State Librarian Kendall F. Wiggin says there are some simple reasons for the high price tag originally placed on Rowland’s stuff.

For one thing, Rowland served a lot longer than almost every other governor, having been first elected in 1994. As Connecticut government has grown in recent decades, so has the amount of paper produced by the governor’s office, so lots of time in office translated into a small mountain of documents for Rowland’s administration.

“It was just a tremendous amount,” says Wiggin, and that doesn’t even include the records of the months’ long legislative impeachment investigation.

At the moment, state archivists estimate Rowland’s records, etc., total about 670 cubic feet of storage space. For comparison, the late Gov. Ella T. Grasso’s documents use up only 367 cubic feet, the stuff from the late Gov. William A. O’Neill’s administration added up to 144 cubic feet, and former Gov. Lowell P. Weicker (a one-termer) generated just 78 cubic feet. 

Then there was the huge amount of notoriety involved with Rowland’s departure from office. “Of recent governors, he’s the one whose papers generated the most interest,” Wiggin explains.

There were also quite a few gifts in the loads of cartons sent over to the State Library after Rowland quit. (No, there were no hot tubs of the type that triggered Rowland’s “gift” taking scandal.)

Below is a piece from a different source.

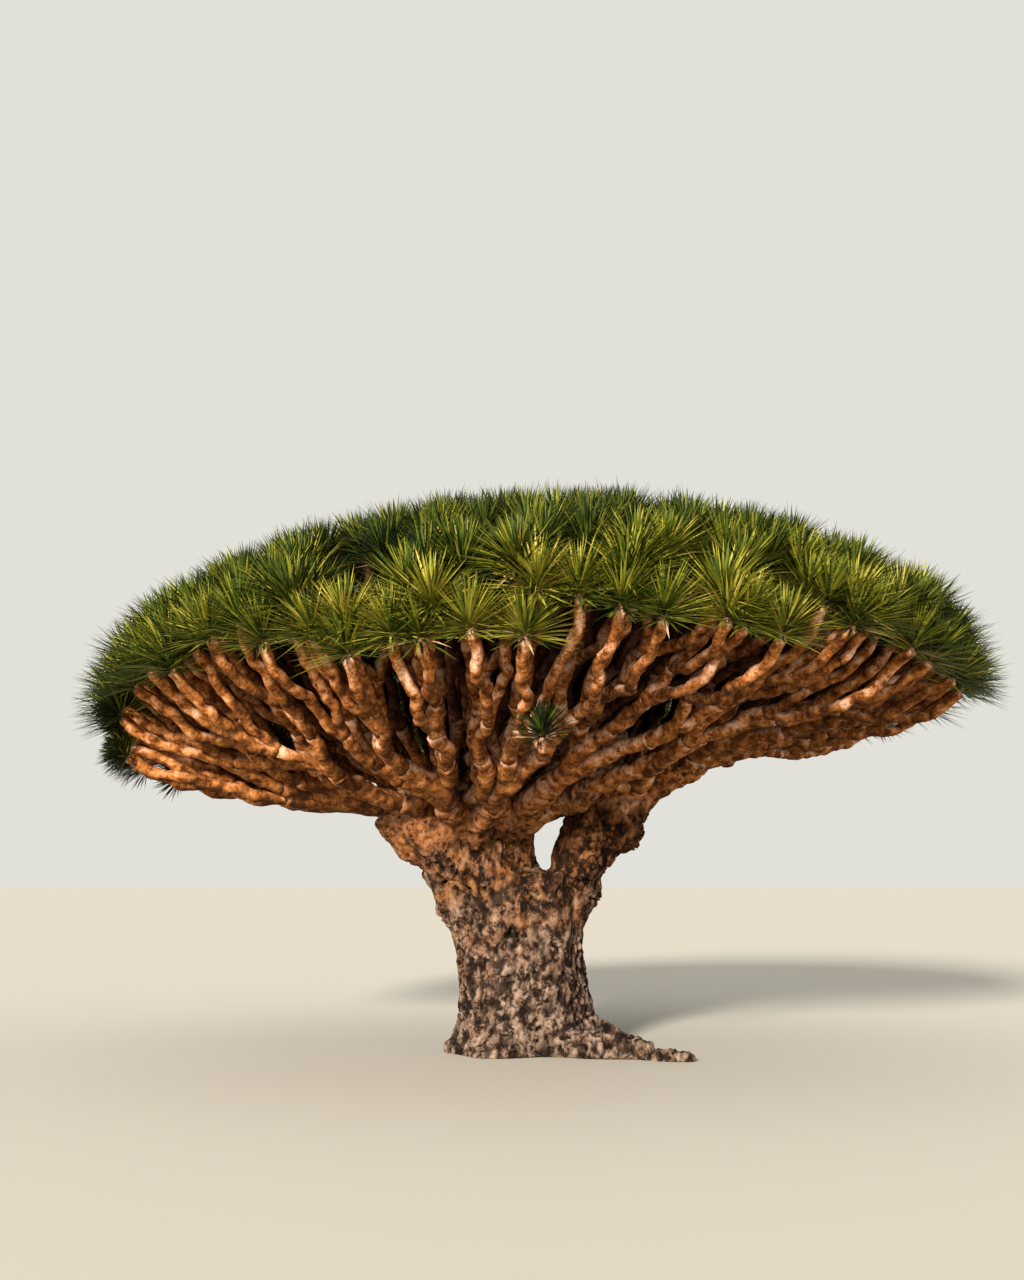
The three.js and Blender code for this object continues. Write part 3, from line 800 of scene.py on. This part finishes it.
def addNode(tree, kind, inputs=None, stops=None, **settings):
    # Adds a node with its settings, its inputs' values or links, and a ramp's stops
    node = tree.nodes.new("ShaderNode" + kind)
    for name, value in settings.items():
        setattr(node, name, value)
    for name, value in (inputs or {}).items():
        if isinstance(value, bpy.types.NodeSocket):
            tree.links.new(value, node.inputs[name])
        else:
            node.inputs[name].default_value = value
    if stops:
        spots = node.color_ramp.elements
        for spot, (place, colour) in zip(spots, (stops[0], stops[-1])):
            spot.position = place
            spot.color = linear(colour)
        for place, colour in stops[1:-1]:
            spots.new(place).color = linear(colour)
    return node


def startMaterial(name, **values):
    material = bpy.data.materials.new(name)
    material.use_nodes = True
    tree = material.node_tree
    shader = tree.nodes["Principled BSDF"]
    for key, value in values.items():
        shader.inputs[key].default_value = value
    return material, tree, shader


leafWax = {"grainMm": 20, "roughness": (0.48, 0.68)}  # the real veins are finer and wouldn't show


def leafMaterial(name, colour):
    # Waxy sword leaf: satin, with a grain that only dulls the gloss in places
    material, tree, shader = startMaterial(name, IOR=1.4)
    shader.inputs["Specular IOR Level"].default_value = 0.3
    shader.inputs["Base Color"].default_value = linear(colour)
    place = addNode(tree, "TexCoord").outputs["Object"]
    grain = addNode(tree, "TexNoise", {"Vector": place, "Scale": 1000 / leafWax["grainMm"], "Detail": 2.0})
    dull, dullest = leafWax["roughness"]
    rough = addNode(tree, "MapRange", {"Value": grain.outputs["Fac"], "To Min": dull, "To Max": dullest})
    tree.links.new(rough.outputs["Result"], shader.inputs["Roughness"])
    return material


bark = {
    # Of each noise the size in millimetres, the detail, the roughness, and whether it is drawn out
    # upward
    "noises": {"patches": (260, 6.0, 0.62, False), "mottle": (84, 8.0, 0.7, True),
               "knob": (85, 6.0, 0.68, False), "fine": (22, 5.0, 0.65, True)},
    "drawnOut": 0.7, "plateMm": 120, "plateBendMm": 84, "plateBend": 0.16, "speckMm": 46,
    "ringMm": 24, "ringBend": 6, "ringShare": 0.22,
    # How much of a noise is added to what the trunk's rust, its cracks, the painted highlight and shade on
    # the limbs and the change to limb bark depend on
    "rustNoise": 4.0, "crackNoise": 0.9, "wornNoise": 2.4, "ageNoise": 1.6,
    "rusty": {"From Min": 2.45, "From Max": 3.75}, "aged": {"From Min": 1.0, "From Max": 1.6},
    # Painted highlight where the bark faces out of the crown and a little up, less of it low down and at the
    # left
    "facingUp": 0.7, "facing": 1.3, "bleached": {"From Min": 1.4, "From Max": 2.15},
    "high": {"From Min": 1.95, "From Max": 2.6, "To Min": 0.2},
    "rightward": {"From Min": -2.4, "From Max": -0.9, "To Min": 0.5},
    "crackDepth": -0.35, "fineShare": 0.6, "bump": {"Strength": 0.8, "Distance": 0.015},
}
barkRamps = {  # the noise's value and the colour there, from the hollows to the crests
    "grey": [(0.36, "#0d0704"), (0.42, "#3c2a1b"), (0.5, "#715c4d"), (0.66, "#988474")],
    "rust": [(0.39, "#0e0603"), (0.45, "#3a200d"), (0.53, "#643b18"), (0.66, "#8c6440")],
    "brown": [(0.36, "#321909"), (0.44, "#80471a"), (0.53, "#ab6a31"), (0.65, "#c98d5b")],
    # pale: the colours of the painted highlight
    "pale": [(0.35, "#66402a"), (0.43, "#b58363"), (0.52, "#dbaa8b"), (0.63, "#e8c4aa")],
}
# All but the speck are painted shade
darkLayers = {  # where each begins and where it is full, how much of it there is then, and its colour
    "cracked": (0.52, 0.43, 0.9, "#1a0e07"),  # painted shade in the cracks, by the distance to a plate's edge
    "shaded": (1.4, 0.35, 0.9, "#3a200f"),  # by how far the bark faces out and up
    "speck": (0.26, 0.12, 0.6, "#2a150a"),  # by the distance to the middle of a speck
    "low": (2.3, 1.8, 0.5, "#3a2415"),  # painted shade low on the limbs, by the height
    "hollow": (0.15, 0.75, 0.93, "#140b06"),  # painted shade in the hollows, by the value that the mesh carries
    # painted shade deep inside the crown, by the value that the mesh carries; multiplied
    "inside": (0.0, 1.0, 0.93, "#482814"),
}


def readSurface(tree):
    # The places, directions and noises that the layers of the bark share
    place = addNode(tree, "TexCoord").outputs["Object"]
    spot = addNode(tree, "SeparateXYZ", {"Vector": place}).outputs
    tall = addNode(tree, "Mapping", {"Vector": place, "Scale": (1, 1, bark["drawnOut"])}).outputs["Vector"]
    at = {"place": place, "tall": tall, "x": spot["X"], "height": spot["Z"],
          "normal": addNode(tree, "NewGeometry").outputs["Normal"]}
    for name, (size, detail, rough, drawnOut) in bark["noises"].items():
        at[name] = addNode(tree, "TexNoise", {"Vector": tall if drawnOut else place, "Scale": 1000 / size,
                                              "Detail": detail, "Roughness": rough}).outputs["Fac"]
    return at


def twoTone(tree, value, names, share):
    # A colour between those that two ramps give the value
    a, b = (addNode(tree, "ValToRGB", {"Fac": value}, barkRamps[name]).outputs["Color"] for name in names)
    return addNode(tree, "Mix", {0: share, 6: a, 7: b}, data_type="RGBA").outputs[2]


def stain(tree, colour, name, value, **blend):
    # The colour with a dark layer over it, and the layer's share
    start, full, most, tint = darkLayers[name]
    share = addNode(tree, "MapRange", {"Value": value, "From Min": start, "From Max": full,
                                       "To Max": most}).outputs["Result"]
    stained = addNode(tree, "Mix", {0: share, 6: colour, 7: linear(tint)}, data_type="RGBA", **blend)
    return stained.outputs[2], share


def trunkLayer(tree, at):
    # Weathered grey plates that turn rusty higher up, with painted shade in the cracks between them
    height = addNode(tree, "Math", {0: at["patches"], 1: bark["rustNoise"], 2: at["height"]},
                     operation="MULTIPLY_ADD").outputs[0]
    rusty = addNode(tree, "MapRange", {"Value": height, **bark["rusty"]}).outputs["Result"]
    plain = twoTone(tree, at["mottle"], ("grey", "rust"), rusty)
    bend = addNode(tree, "TexNoise", {"Vector": at["place"], "Scale": 1000 / bark["plateBendMm"],
                                      "Detail": 4.0}).outputs["Color"]
    bent = addNode(tree, "VectorMath", {0: bend, 1: (bark["plateBend"],) * 3, 2: at["tall"]},
                   operation="MULTIPLY_ADD").outputs[0]
    edge = addNode(tree, "TexVoronoi", {"Vector": bent, "Scale": 1000 / bark["plateMm"]},
                   feature="DISTANCE_TO_EDGE").outputs["Distance"]
    sound = addNode(tree, "Math", {0: at["mottle"], 1: bark["crackNoise"], 2: edge},
                    operation="MULTIPLY_ADD").outputs[0]
    # painted shade along the plates' edges
    return stain(tree, plain, "cracked", sound)


def facingOut(tree, at):
    # How far the bark faces out of the crown and up, with the knobs' noise in it, for the painted highlight
    # and shade
    up = addNode(tree, "SeparateXYZ", {"Vector": at["normal"]}).outputs["Z"]
    level = addNode(tree, "VectorMath", {0: at["place"], 1: (1, 1, 0)}, operation="MULTIPLY").outputs[0]
    away = addNode(tree, "VectorMath", {0: level}, operation="NORMALIZE").outputs[0]
    out = addNode(tree, "VectorMath", {0: away, 1: at["normal"]}, operation="DOT_PRODUCT").outputs["Value"]
    both = addNode(tree, "Math", {0: up, 1: bark["facingUp"], 2: out}, operation="MULTIPLY_ADD").outputs[0]
    facing = addNode(tree, "Math", {0: both, 1: bark["facing"]}, operation="MULTIPLY").outputs[0]
    return addNode(tree, "Math", {0: at["knob"], 1: bark["wornNoise"], 2: facing},
                   operation="MULTIPLY_ADD").outputs[0]


def limbLayer(tree, at):
    # Orange-brown limb bark with knobs, specks and faint rings of leaf scars, with a painted highlight on the
    # side that faces out of the crown and painted shade on the others
    along = addNode(tree, "Attribute", attribute_name="along").outputs["Fac"]
    ringPlace = addNode(tree, "CombineXYZ", {"X": along, "Y": at["patches"],
                                             "Z": at["knob"]}).outputs["Vector"]
    scale = (1000 / bark["ringMm"], bark["ringBend"], bark["ringBend"])
    ringMap = addNode(tree, "Mapping", {"Vector": ringPlace, "Scale": scale}).outputs["Vector"]
    ring = addNode(tree, "TexNoise", {"Vector": ringMap, "Scale": 1.0, "Detail": 3.0,
                                      "Roughness": 0.6}).outputs["Fac"]
    surface = addNode(tree, "Mix", {0: bark["ringShare"], 2: at["knob"], 3: ring},
                      data_type="FLOAT").outputs[0]
    facingLight = facingOut(tree, at)
    high = addNode(tree, "MapRange", {"Value": at["height"], **bark["high"]}).outputs["Result"]
    rightward = addNode(tree, "MapRange", {"Value": at["x"], **bark["rightward"]}).outputs["Result"]
    most = addNode(tree, "Math", {0: high, 1: rightward}, operation="MULTIPLY").outputs[0]
    # painted highlight on the bark that faces out of the crown and up
    bleached = addNode(tree, "MapRange", {"Value": facingLight, "To Max": most,
                                          **bark["bleached"]}).outputs["Result"]
    colour = twoTone(tree, surface, ("brown", "pale"), bleached)
    speck = addNode(tree, "TexVoronoi", {"Vector": at["place"],
                                         "Scale": 1000 / bark["speckMm"]}).outputs["Distance"]
    # painted shade where the bark faces in and down and low on the limbs; the specks are the bark's own
    for name, value in (("shaded", facingLight), ("speck", speck), ("low", at["height"])):
        colour, _ = stain(tree, colour, name, value)
    return colour, surface


def barkMaterial(name):
    # Living bark, weathered and matt: old and grey on the trunk, orange-brown on the limbs, with painted
    # shade that makes it almost black in its hollows and dark deep inside the crown
    material, tree, shader = startMaterial(name, Roughness=0.95, IOR=1.45)
    shader.inputs["Specular IOR Level"].default_value = 0.15
    at = readSurface(tree)
    grown, hollow, inner = (addNode(tree, "Attribute", attribute_name=value).outputs["Fac"]
                            for value in ("age", "hollow", "inside"))
    shifted = addNode(tree, "Math", {0: at["mottle"], 1: bark["ageNoise"], 2: grown},
                      operation="MULTIPLY_ADD").outputs[0]
    aged = addNode(tree, "MapRange", {"Value": shifted, **bark["aged"]}).outputs["Result"]
    trunkColour, cracked = trunkLayer(tree, at)
    limbColour, surface = limbLayer(tree, at)
    colour = addNode(tree, "Mix", {0: aged, 6: trunkColour, 7: limbColour}, data_type="RGBA").outputs[2]
    # painted shade, almost black, in the bark's hollows
    colour, _ = stain(tree, colour, "hollow", hollow)
    # painted shade deep inside the crown, multiplied in
    colour, _ = stain(tree, colour, "inside", inner, blend_type="MULTIPLY")
    tree.links.new(colour, shader.inputs["Base Color"])

    sunk = addNode(tree, "Math", {0: cracked, 1: bark["crackDepth"], 2: at["mottle"]},
                   operation="MULTIPLY_ADD").outputs[0]
    lift = addNode(tree, "Mix", {0: aged, 2: sunk, 3: surface}, data_type="FLOAT").outputs[0]
    raised = addNode(tree, "Math", {0: at["fine"], 1: bark["fineShare"], 2: lift},
                     operation="MULTIPLY_ADD").outputs[0]
    bump = addNode(tree, "Bump", {"Height": raised, **bark["bump"]}).outputs["Normal"]
    tree.links.new(bump, shader.inputs["Normal"])
    return material


# Building

print("growing the limbs and twigs")
limbs, fineLimbs, starts = growLimbs()
tips = rosetteTips()
twigs = [*fineLimbs, *growTwigs(starts, tips)]
growInnerTuft(limbs, twigs, tips)
print(len(limbs), "limbs,", len(twigs), "branches and twigs,", len(tips), "rosettes")
woodPiece = makeWood(limbs)
branchPiece = makeTubes("branches", [path for path in twigs if isBranch(path)], tubes["branchSides"])
twigPiece = makeTubes("twigs", [path for path in twigs if not isBranch(path)], tubes["twigSides"])
leafPieces = makeLeaves(tips)

barkLook = barkMaterial("weatheredBark")
for piece in (woodPiece, branchPiece, twigPiece):
    piece.data.materials.append(barkLook)
for piece, colour in zip(leafPieces, tints.values()):
    piece.data.materials.append(leafMaterial(piece.name + "Wax", colour))

foliageNodes = [name for name in nodeNames if "foliage" in name]
woodNodes = [name for name in nodeNames if "foliage" not in name]
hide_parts(*woodNodes)
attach(woodPiece, "root")
for piece in (branchPiece, twigPiece):
    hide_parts(*foliageNodes)
    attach(piece, "root")
for piece in leafPieces:
    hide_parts(*foliageNodes)
    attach(piece, "root")

# Floor, light and camera

studio = {
    "floorSize": 160, "floorDrop": 0.001, "floorColour": "#b9b4aa", "skyColour": "#efeee6", "skyPower": 0.88,
    "keyFrom": (-5.2, -15.6, 5.6), "keyAngle": math.radians(9), "keyPower": 8.1, "keyColour": "#fff6ea",
}
view = {
    "place": (-0.09, -16.0, 1.71), "lens": 50, "sensor": 36, "farthest": 500,
    "photoHeightPx": 1280, "horizonPx": 855,  # the level horizon gives the tilt
}


def makeFloor():
    # Painted board, rolled on matt, so it takes a soft shadow and no gloss
    half = studio["floorSize"] / 2
    corners = np.array([(-half, -half, 0), (half, -half, 0), (half, half, 0), (-half, half, 0)])
    piece = makeMesh("floor", corners - np.array([0, 0, studio["floorDrop"]]), [[0, 1, 2, 3]], False)
    material, _, shader = startMaterial("palePaintedFloor", Roughness=0.8)
    shader.inputs["Base Color"].default_value = linear(studio["floorColour"])
    piece.data.materials.append(material)
    return piece


def lightStudio():
    world = bpy.data.worlds.new("paleStudio")
    world.use_nodes = True
    background = world.node_tree.nodes["Background"]
    background.inputs["Color"].default_value = linear(studio["skyColour"])
    background.inputs["Strength"].default_value = studio["skyPower"]
    bpy.context.scene.world = world
    key = bpy.data.lights.new("keyLight", "SUN")  # as soft as a large lamp far away
    key.angle, key.energy, key.color = studio["keyAngle"], studio["keyPower"], linear(studio["keyColour"])[:3]
    lamp = bpy.data.objects.new("keyLight", key)
    lamp.location = studio["keyFrom"]
    lamp.rotation_euler = (-lamp.location).to_track_quat("-Z", "Y").to_euler()
    bpy.context.scene.collection.objects.link(lamp)
    bpy.context.scene.view_settings.view_transform = "Standard"


def placeCamera():
    # At the photographer's eyes, tilted up as far as the horizon lies below the picture's middle
    camera = bpy.data.cameras.new("camera")
    camera.lens, camera.sensor_width, camera.clip_end = view["lens"], view["sensor"], view["farthest"]
    holder = bpy.data.objects.new("camera", camera)
    holder.location = view["place"]
    focusPx = view["photoHeightPx"] * view["lens"] / view["sensor"]
    tilt = math.atan((view["horizonPx"] - view["photoHeightPx"] / 2) / focusPx)
    holder.rotation_euler = (math.pi / 2 + tilt, 0, 0)
    bpy.context.scene.collection.objects.link(holder)
    bpy.context.scene.camera = holder


print("floor, light and camera")
floor = makeFloor()
lightStudio()
placeCamera()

Included among the more than 180 items tagged as Rowland “mementos” are: a signed rugby ball from Eastern Connecticut State University’s 1000th rugby win; a 1995 Special Olympics torch; a Tiffany bowl; a bunch of clocks; and a print of Connecticut’s “Charter Oak” design commemorative quarter, signed by the artist who designed it.

“At the time, we didn’t know the value of some of those gifts,” says Wiggin.

So, to be on the safe side, state archivists decided to play it safe when asked for an estimate for insurance purposes and came up with what now seems like a really high number. “I think they were being cautious at the time,” is Wiggin’s explanation.

“Most of our appraisals are just our best guesses,” Wiggin says of how state officials come up with values for unique items like a nearly impeached governor’s records.

“As time goes on, we’ll probably reassess the value of the collection and that [estimated value] will probably go down,” Wiggin says of the Rowland archives.

He adds that Connecticut is pretty fortunate to have laws on the books requiring its governors to turn over their records upon departure from office. Many states don’t have that sort of requirement, according to Wiggin. He says Massachusetts, for example, doesn’t have all the records of one of its former-governors-turned-GOP-presidential-candidate, Mitt Romney.

We, however, are lucky enough to have all of our corruption-plagued ex-governor’s papers, which can only help future historians looking to explain how our state was once tagged with the nickname “Corrupticut.”